### WHAT YOU HAVE TO DO
Answer with one number: how many lines hold the string "json".

### PROVIDED MATERIAL
►
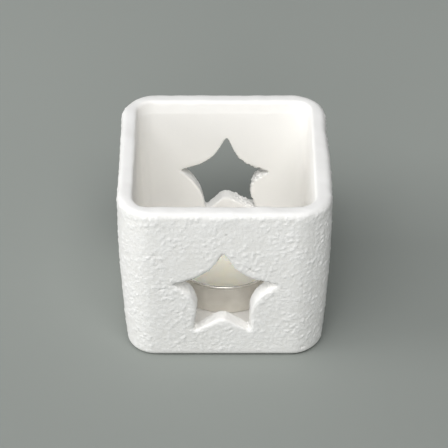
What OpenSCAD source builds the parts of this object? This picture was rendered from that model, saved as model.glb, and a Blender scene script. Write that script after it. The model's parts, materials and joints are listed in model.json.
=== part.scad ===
// Star-cut cube tealight holder, with the tealight that stands in it.
// Millimetres. +Z is up, the origin is the middle of the base, and the stars look along -Y and +Y.

/* [Holder] */
// Width across the side walls at their widest height
holder_w = 70; // [62:0.5:90]
// Height of the rim above the table
holder_h = 62; // [56:0.5:80]
// Thickness of the side walls
wall_t = 5.7; // [4.5:0.1:7]
// Thickness of the floor
floor_t = 6; // [4:0.1:8]
// How far each side draws in between its widest height and the base
base_draw = 2.3; // [0:0.1:3]
// Widest height, as a share of the whole height
belly_share = 0.75; // [0.6:0.05:0.9]
// Radius of the outer upright corners
corner_r = 12; // [8:0.1:13]
// Radius of the upright corners inside
cavity_corner_r = 5; // [4.8:0.1:7]
// Rounding of the edge that the holder stands on
foot_r = 2.5; // [2:0.1:5]
// Rounding along the outside of the rim
rim_r = 2; // [1:0.1:2.5]
// Rounding along the inside of the rim
lip_r = 0.8; // [0.6:0.1:2]
// Depth of the trimmed band inside the rim
trim_depth = 4.4; // [3:0.1:8]
// How far the trimmed band leans out
trim_lean = 0.4; // [0.1:0.1:0.8]

/* [Stars] */
// Distance from the middle of a star to its tips
star_r = 18; // [14:0.1:19]
// Distance from the middle of a star to its notches
notch_r = 10.1; // [7:0.1:11]
// Rounding of the notches
notch_fillet = 7; // [1:0.5:8]
// Height of the stars' middle above the table
star_z = 28.2; // [26:0.1:36]

/* [Tealight] */
// How far the tealight stands to the right of the middle
tealight_x = 0.7; // [-2:0.1:2]
// How far the tealight stands behind the middle
tealight_y = 0.5; // [-2:0.1:2]
// Height of the cup
cup_h = 13; // [11:0.5:18]
// Radius of the cup's foot
cup_foot_r = 17.9; // [17:0.1:18.2]
// Radius of the cup's wall just under its rolled rim
cup_top_r = 18.9; // [18.3:0.1:19.2]
// Thickness of the cup's sheet
sheet_t = 0.3; // [0.2:0.05:0.4]
// Radius of the wire-like roll along the cup's rim
bead_r = 0.4; // [0.3:0.05:0.6]
// Depth of the wax below the top of the rim
wax_drop = 1; // [0.5:0.1:3]
// Clearance between the wax and the cup's wall
wax_gap = 0.2; // [0.1:0.05:0.3]
// Radius of the braided wick
wick_r = 0.8; // [0.5:0.1:1]
// Length of wick above the wax
wick_free = 7.5; // [4:0.5:10]
// Radius of the wick's tin foot
sustainer_r = 6.2; // [4:0.1:8]
// Thickness of the tin
tin_t = 0.3; // [0.2:0.05:0.5]
// Height of the neck that grips the wick
neck_h = 4; // [3:0.5:6]

/* [Hidden] */
round_faces = 96;
corner_faces = 32;
small_gap = 0.05;
past = 1;
arc_step = 22.5;
draw_power = 1.6;
belly_z = holder_h * belly_share;
post_at = holder_w / 2 - corner_r;
cavity_post_at = holder_w / 2 - wall_t - cavity_corner_r;
cavity_floor_r = 2;
tealight_at = [tealight_x, tealight_y, floor_t];
wax_top = cup_h - wax_drop;

// The stars are cut by hand, so each corner is a little off the regular star: [to the right, up]
// for both stars seen from the front, clockwise from the top tip, a tip and a notch in turn
front_cut = [
    [0, -0.5], [0.2, -0.2], [1.8, -1.6], [-0.2, 0.2], [-1.2, -1.4],
    [-0.4, -0.4], [0.2, -1.4], [0.8, 0], [-0.8, -1.2], [-0.2, 0]
];
back_cut = [
    [1.2, 1.8], [0, 0.4], [0.2, -1.2], [-0.8, 1.6], [1.2, 2.2],
    [0.4, 3.6], [4.2, 1.6], [1, 0.4], [0.8, -0.6], [1.2, 1]
];

// How far the sides have drawn in at a height z, an even curve from the widest height down
function draw_in(z) = z < belly_z ? base_draw * pow(1 - z / belly_z, draw_power) : 0;

// A solid with four equal upright corners, each one the turned outline given
module four_posts(at, outline) {
    hull()
        for (x = [-at, at], y = [-at, at])
            translate([x, y, 0])
                rotate_extrude($fn = corner_faces)
                    polygon(outline);
}

// Outline of an outer corner: foot rounding, drawn-in side, straight neck and rolled rim edge
function outer_outline() = concat(
    [[0, 0]],
    [for (a = [0 : arc_step : 90])
        let (z = foot_r * (1 - cos(a)))
        [corner_r - draw_in(z) - foot_r * (1 - sin(a)), z]],
    [for (share = [0.3 : 0.175 : 1])
        let (z = belly_z * share)
        [corner_r - draw_in(z), z]],
    [for (a = [0 : arc_step : 90])
        [corner_r - rim_r * (1 - cos(a)), holder_h - rim_r * (1 - sin(a))]],
    [[0, holder_h]]
);

// Outline of a cavity corner, which follows the outside and has a rounded edge at the floor
function cavity_outline() = concat(
    [[0, floor_t]],
    [for (a = [0 : arc_step : 90])
        let (z = floor_t + cavity_floor_r * (1 - cos(a)))
        [cavity_corner_r - draw_in(z) - cavity_floor_r * (1 - sin(a)), z]],
    [for (share = [0.3 : 0.175 : 1])
        let (z = belly_z * share)
        [cavity_corner_r - draw_in(z), z]],
    [[cavity_corner_r, holder_h + past], [0, holder_h + past]]
);

// Outline of the band trimmed inside the rim
function trim_outline() = [
    [0, holder_h - trim_depth],
    [cavity_corner_r, holder_h - trim_depth],
    [cavity_corner_r + trim_lean, holder_h],
    [0, holder_h]
];

// Outline of the rounding along the inside of the rim, one straight facet of it
function lip_outline() = [
    [0, holder_h - lip_r],
    [cavity_corner_r + trim_lean, holder_h - lip_r],
    [cavity_corner_r + trim_lean + lip_r, holder_h],
    [0, holder_h]
];

// Five-pointed star with sharp tips and rounded notches, its corners moved as cut says
module star(cut) {
    offset(r = -notch_fillet, $fn = round_faces)
        offset(delta = notch_fillet)
            polygon([for (i = [0 : 9])
                let (r = i % 2 == 0 ? star_r : notch_r)
                [r * sin(36 * i), r * cos(36 * i)] + cut[i]]);
}

// Star-shaped cutter through the wall on the side given: -1 in front, 1 behind
module star_cutter(side, cut) {
    translate([0, side * (holder_w / 2 - wall_t / 2), star_z])
        rotate([90, 0, 0])
            linear_extrude(wall_t * 2, center = true)
                star(cut);
}

// One-piece casting: four walls and a floor, open above, with a star through the front and the back
module holder_body() {
    color([0.93, 0.93, 0.91])
        difference() {
            four_posts(post_at, outer_outline());
            four_posts(cavity_post_at, cavity_outline());
            four_posts(cavity_post_at, trim_outline());
            four_posts(cavity_post_at, lip_outline());
            star_cutter(-1, front_cut);
            star_cutter(1, back_cut);
        }
}

// Drawn cup of thin sheet with a rolled rim
module tealight_cup() {
    bead_z = cup_h - bead_r;
    color([0.80, 0.79, 0.76])
        translate(tealight_at)
            union() {
                rotate_extrude($fn = round_faces)
                    polygon([
                        [0, 0],
                        [cup_foot_r - 1, 0],
                        [cup_foot_r, 1],
                        [cup_top_r, bead_z],
                        [cup_top_r - sheet_t, bead_z],
                        [cup_foot_r - sheet_t, 1 + sheet_t / 2],
                        [cup_foot_r - 1 - sheet_t / 2, sheet_t],
                        [0, sheet_t]
                    ]);
                rotate_extrude($fn = round_faces)
                    translate([cup_top_r + bead_r / 2, bead_z])
                        circle(r = bead_r, $fn = corner_faces);
            }
}

// Wax cast in the cup, bored for the wick and recessed below for its foot
module wax_fill() {
    bottom = sheet_t;
    bore_r = wick_r + small_gap;
    top_slope = (cup_top_r - cup_foot_r) / (cup_h - bead_r - 1);
    top_r = cup_foot_r + top_slope * (wax_top - 1) - sheet_t - wax_gap;
    color([0.86, 0.82, 0.72])
        translate(tealight_at)
            rotate_extrude($fn = round_faces)
                polygon([
                    [sustainer_r + small_gap, bottom],
                    [cup_foot_r - 1 - sheet_t - wax_gap, bottom],
                    [cup_foot_r - sheet_t - wax_gap, bottom + 1],
                    [top_r, wax_top],
                    [bore_r, wax_top],
                    [bore_r, bottom + tin_t + neck_h + small_gap],
                    [bore_r + tin_t + 2 * small_gap, bottom + tin_t + neck_h + small_gap],
                    [bore_r + tin_t + 2 * small_gap, bottom + tin_t + small_gap],
                    [sustainer_r + small_gap, bottom + tin_t + small_gap]
                ]);
}

// Braided wick, held by the neck below and free above the wax
module wick() {
    color([0.93, 0.91, 0.86])
        translate(tealight_at + [0, 0, sheet_t])
            cylinder(r = wick_r, h = wax_top - sheet_t + wick_free, $fn = corner_faces);
}

// Tin foot: a flat disc with an upright neck around the wick
module wick_sustainer() {
    bore_r = wick_r + small_gap;
    color([0.70, 0.70, 0.68])
        translate(tealight_at + [0, 0, sheet_t])
            rotate_extrude($fn = round_faces)
                polygon([
                    [bore_r, 0],
                    [sustainer_r, 0],
                    [sustainer_r, tin_t],
                    [bore_r + tin_t, tin_t],
                    [bore_r + tin_t, tin_t + neck_h],
                    [bore_r, tin_t + neck_h]
                ]);
}

holder_body();
tealight_cup();
wax_fill();
wick();
wick_sustainer();
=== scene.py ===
import json
import math

import bmesh
import bpy
from bpy.props import FloatProperty, FloatVectorProperty, IntProperty, PointerProperty
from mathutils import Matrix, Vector

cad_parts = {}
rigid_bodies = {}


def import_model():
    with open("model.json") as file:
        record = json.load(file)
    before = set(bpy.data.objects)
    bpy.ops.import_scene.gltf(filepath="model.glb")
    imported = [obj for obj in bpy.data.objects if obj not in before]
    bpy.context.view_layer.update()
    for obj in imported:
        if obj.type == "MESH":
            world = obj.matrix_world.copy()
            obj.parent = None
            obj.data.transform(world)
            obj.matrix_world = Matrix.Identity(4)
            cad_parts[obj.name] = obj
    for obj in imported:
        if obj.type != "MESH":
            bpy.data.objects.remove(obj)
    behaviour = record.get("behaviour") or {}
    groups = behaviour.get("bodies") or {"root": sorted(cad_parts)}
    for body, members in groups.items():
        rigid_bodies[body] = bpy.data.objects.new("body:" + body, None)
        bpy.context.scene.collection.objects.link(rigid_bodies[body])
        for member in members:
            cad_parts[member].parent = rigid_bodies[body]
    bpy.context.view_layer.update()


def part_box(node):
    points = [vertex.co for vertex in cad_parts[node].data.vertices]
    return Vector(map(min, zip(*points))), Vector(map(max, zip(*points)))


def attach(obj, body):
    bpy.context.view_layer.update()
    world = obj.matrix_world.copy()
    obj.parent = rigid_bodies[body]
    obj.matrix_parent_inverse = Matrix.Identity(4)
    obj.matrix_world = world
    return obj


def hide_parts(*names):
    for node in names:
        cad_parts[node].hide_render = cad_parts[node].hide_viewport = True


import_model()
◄
### WORKED SOLUTION
4